Employers are required to withhold PAYE tax from employees’ salaries and remit these amounts to SARS on a monthly basis. The deadlines for PAYE submissions are:

  • Monthly PAYE Submissions: 7th of the following month, or the last business day before the 7th. For example, the PAYE for January salaries is due by 7 February.
  • Annual Reconciliation (EMP501): 31 May – Employers must reconcile their PAYE, UIF, and SDL contributions for the tax year, submitting this reconciliation to SARS along with employees’ IRP5 certificates.

 

Companies must adhere to several deadlines throughout the year. 

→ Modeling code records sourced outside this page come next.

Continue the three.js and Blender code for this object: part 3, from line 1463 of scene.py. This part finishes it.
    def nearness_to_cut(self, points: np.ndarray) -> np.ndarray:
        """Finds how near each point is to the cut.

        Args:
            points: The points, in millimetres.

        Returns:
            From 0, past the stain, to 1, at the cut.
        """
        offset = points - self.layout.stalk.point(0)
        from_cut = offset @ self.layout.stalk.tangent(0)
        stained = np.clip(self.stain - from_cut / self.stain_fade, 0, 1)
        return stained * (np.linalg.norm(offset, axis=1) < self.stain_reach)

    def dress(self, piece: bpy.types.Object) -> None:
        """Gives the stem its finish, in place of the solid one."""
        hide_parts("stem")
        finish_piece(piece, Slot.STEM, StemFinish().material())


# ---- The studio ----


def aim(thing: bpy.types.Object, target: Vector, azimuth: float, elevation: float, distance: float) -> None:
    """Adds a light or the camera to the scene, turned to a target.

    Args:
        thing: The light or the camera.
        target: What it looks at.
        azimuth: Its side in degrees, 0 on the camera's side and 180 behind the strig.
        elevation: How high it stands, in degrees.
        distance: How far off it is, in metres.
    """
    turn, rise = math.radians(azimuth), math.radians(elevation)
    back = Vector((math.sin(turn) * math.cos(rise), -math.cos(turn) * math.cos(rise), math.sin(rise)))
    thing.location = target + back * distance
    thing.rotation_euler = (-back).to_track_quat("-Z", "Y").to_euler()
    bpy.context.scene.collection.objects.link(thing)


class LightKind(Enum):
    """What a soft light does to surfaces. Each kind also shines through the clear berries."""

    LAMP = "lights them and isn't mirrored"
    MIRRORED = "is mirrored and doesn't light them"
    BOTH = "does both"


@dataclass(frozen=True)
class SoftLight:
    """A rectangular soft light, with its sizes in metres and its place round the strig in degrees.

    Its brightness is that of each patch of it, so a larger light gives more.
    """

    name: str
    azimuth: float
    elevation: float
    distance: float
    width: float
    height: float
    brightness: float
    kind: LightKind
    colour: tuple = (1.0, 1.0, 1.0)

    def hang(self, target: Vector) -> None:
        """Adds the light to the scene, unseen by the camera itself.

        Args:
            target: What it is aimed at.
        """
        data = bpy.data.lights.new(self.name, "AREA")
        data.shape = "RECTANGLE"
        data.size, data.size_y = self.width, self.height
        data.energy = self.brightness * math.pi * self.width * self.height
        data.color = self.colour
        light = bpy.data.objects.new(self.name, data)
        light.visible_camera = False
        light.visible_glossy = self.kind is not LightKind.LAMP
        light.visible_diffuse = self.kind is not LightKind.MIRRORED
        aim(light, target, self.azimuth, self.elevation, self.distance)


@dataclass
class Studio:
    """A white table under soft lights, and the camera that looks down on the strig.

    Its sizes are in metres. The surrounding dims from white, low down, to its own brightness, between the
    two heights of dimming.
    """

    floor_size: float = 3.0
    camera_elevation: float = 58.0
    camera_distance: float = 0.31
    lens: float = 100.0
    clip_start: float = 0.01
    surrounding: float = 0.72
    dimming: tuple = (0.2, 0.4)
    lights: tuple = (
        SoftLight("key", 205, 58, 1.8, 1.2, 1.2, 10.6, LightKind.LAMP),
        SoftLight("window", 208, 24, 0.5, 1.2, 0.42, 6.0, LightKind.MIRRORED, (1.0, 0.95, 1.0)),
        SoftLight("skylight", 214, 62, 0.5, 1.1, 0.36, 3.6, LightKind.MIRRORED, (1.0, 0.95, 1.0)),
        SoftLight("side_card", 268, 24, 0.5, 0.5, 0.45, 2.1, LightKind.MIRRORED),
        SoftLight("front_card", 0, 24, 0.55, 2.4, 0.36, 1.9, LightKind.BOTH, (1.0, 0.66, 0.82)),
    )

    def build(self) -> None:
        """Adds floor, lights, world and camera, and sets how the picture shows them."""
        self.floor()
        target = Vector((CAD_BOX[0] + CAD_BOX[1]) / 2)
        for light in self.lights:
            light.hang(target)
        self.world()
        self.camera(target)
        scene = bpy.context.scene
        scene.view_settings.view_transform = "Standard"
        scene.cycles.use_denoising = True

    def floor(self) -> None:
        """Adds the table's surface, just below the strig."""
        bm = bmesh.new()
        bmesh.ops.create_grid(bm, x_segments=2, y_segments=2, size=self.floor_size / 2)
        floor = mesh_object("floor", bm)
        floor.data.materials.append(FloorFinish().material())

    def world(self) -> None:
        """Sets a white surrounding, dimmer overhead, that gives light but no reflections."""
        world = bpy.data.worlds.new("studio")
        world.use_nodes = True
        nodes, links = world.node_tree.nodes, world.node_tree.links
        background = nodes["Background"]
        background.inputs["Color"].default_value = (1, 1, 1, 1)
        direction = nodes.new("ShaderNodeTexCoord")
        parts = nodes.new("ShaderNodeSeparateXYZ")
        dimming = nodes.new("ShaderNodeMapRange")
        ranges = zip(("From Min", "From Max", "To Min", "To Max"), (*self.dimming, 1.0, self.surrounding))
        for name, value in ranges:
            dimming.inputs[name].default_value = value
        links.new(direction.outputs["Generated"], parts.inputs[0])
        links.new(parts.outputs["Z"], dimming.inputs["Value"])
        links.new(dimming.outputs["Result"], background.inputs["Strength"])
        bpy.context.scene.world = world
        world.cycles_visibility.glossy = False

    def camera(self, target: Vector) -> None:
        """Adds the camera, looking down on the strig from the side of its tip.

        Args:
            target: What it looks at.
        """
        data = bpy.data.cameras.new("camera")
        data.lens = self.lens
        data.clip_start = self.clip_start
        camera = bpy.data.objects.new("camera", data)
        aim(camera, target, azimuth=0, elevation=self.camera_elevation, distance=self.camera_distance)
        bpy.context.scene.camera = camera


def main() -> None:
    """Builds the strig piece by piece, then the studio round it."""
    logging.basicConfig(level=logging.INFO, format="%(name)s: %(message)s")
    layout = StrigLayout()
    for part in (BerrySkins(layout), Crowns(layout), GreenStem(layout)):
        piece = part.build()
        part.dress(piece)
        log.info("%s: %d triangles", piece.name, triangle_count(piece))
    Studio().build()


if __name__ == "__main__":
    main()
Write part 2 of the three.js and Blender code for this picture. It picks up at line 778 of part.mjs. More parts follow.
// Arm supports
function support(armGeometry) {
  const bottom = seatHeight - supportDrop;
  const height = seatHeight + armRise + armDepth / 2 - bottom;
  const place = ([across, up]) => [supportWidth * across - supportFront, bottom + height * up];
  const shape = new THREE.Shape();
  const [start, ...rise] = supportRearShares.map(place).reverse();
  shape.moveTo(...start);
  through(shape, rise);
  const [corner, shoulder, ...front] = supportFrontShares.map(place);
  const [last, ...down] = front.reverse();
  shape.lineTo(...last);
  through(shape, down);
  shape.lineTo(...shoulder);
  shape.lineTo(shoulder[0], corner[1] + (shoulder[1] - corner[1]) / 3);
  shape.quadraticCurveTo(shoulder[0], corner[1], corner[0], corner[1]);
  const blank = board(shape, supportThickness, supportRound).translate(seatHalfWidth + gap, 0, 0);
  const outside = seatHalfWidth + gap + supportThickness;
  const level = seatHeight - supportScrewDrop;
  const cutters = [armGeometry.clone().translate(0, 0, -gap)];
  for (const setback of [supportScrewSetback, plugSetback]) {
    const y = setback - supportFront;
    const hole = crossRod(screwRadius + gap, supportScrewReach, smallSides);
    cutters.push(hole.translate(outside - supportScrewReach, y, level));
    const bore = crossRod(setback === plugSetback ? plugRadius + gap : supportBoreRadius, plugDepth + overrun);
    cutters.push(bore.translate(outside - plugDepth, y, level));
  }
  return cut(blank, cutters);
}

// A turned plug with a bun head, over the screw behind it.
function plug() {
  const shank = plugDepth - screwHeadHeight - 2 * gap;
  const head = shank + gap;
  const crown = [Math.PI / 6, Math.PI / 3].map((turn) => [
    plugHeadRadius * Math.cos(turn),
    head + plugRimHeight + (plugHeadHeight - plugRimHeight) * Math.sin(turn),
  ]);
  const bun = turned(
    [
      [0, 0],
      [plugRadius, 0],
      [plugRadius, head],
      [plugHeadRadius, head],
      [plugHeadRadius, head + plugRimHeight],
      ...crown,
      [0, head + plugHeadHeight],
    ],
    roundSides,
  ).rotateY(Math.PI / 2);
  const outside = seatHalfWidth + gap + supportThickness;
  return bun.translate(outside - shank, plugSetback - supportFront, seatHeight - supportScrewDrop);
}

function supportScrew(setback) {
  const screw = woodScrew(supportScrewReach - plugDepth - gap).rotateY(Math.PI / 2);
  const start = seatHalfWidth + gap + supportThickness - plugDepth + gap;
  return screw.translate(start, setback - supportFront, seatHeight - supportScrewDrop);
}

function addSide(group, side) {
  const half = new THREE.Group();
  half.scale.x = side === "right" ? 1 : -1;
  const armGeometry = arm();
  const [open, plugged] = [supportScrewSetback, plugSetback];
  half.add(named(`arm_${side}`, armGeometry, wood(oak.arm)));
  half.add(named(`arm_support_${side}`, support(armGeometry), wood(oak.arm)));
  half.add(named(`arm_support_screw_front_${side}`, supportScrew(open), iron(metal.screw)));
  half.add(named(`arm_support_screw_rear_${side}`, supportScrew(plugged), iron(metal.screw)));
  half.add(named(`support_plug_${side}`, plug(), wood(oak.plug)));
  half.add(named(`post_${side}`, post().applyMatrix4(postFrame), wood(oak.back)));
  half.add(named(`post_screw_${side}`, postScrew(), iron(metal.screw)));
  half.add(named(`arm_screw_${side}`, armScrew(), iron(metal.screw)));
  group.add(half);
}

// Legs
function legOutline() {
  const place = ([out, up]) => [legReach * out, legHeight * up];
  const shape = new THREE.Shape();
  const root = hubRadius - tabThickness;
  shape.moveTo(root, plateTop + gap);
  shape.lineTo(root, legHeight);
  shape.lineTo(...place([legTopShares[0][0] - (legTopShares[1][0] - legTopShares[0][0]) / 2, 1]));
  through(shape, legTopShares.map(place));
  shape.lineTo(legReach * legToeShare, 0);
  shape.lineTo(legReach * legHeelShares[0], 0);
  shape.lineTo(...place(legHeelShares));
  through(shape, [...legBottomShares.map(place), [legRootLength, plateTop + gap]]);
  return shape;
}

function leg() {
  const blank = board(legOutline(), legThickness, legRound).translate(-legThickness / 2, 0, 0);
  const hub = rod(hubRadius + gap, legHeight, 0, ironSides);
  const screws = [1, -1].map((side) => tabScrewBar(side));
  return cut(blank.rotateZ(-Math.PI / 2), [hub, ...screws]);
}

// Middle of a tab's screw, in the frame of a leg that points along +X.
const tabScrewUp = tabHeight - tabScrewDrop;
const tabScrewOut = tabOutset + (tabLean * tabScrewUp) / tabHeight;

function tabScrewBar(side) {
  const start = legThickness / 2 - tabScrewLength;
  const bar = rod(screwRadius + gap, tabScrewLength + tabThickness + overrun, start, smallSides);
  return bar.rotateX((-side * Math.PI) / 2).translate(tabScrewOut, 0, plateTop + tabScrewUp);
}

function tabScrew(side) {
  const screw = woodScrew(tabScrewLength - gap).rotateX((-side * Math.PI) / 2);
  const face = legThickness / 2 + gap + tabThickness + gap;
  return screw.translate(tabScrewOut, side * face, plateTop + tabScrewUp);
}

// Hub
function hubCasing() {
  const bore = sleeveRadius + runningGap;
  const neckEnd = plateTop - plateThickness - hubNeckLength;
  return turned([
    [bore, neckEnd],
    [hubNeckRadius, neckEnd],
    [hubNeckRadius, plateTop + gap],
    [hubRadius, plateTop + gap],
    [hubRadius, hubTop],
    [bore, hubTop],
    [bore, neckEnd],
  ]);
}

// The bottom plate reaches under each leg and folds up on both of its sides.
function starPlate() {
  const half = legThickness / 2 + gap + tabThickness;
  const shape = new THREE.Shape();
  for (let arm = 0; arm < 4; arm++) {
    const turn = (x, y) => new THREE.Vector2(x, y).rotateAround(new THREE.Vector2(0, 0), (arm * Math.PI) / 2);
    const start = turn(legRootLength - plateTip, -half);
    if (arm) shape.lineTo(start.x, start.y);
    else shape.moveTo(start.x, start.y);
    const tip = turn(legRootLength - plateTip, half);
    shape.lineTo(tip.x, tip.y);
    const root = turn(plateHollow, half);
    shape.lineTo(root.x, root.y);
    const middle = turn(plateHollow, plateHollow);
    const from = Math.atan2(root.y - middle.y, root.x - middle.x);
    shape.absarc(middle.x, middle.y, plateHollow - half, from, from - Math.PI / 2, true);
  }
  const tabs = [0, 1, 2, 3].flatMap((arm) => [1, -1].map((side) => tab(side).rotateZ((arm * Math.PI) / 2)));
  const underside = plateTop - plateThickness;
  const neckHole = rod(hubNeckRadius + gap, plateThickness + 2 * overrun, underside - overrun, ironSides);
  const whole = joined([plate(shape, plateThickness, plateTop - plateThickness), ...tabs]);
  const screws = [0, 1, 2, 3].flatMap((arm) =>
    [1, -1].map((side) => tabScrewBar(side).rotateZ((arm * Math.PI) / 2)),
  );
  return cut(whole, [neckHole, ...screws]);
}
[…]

  • Provisional Tax Payments: Similar to individual provisional taxpayers, companies must make two provisional tax payments:
    • First Payment: Within six months from the start of the company’s financial year.
    • Second Payment: By the end of the company’s financial year.
    • Third Payment (Optional): Six months after the company’s financial year-end.
  • Annual Tax Return (ITR14): Companies must submit their annual income tax return within 12 months of the end of the financial year.

 

Dividends tax is a withholding tax on dividends paid by South African companies to shareholders. The deadline for dividends tax is:

  • Payment and Submission: By the last day of the month following the month in which the dividend was paid.
Staying Compliant

Staying compliant with SARS deadlines is crucial to avoid penalties and interest charges. Here are some tips for managing your tax responsibilities effectively:

  • Stay Informed: Keep up to date with changes in tax legislation and deadlines by regularly visiting the SARS website or consulting with a tax professional.
  • Use eFiling: Register for SARS eFiling to manage your tax submissions and payments online. eFiling provides reminders and a convenient way to keep track of deadlines.
  • Keep Accurate Records: Maintain thorough records of all income, expenses, and tax-related documents to ensure accurate and timely submissions.
  • Consult a Tax Professional: For complex tax matters, seek advice from a qualified tax practitioner to ensure compliance and optimize your tax position.

By adhering to these deadlines and implementing effective tax management practices, taxpayers can ensure they meet their obligations and avoid unnecessary penalties.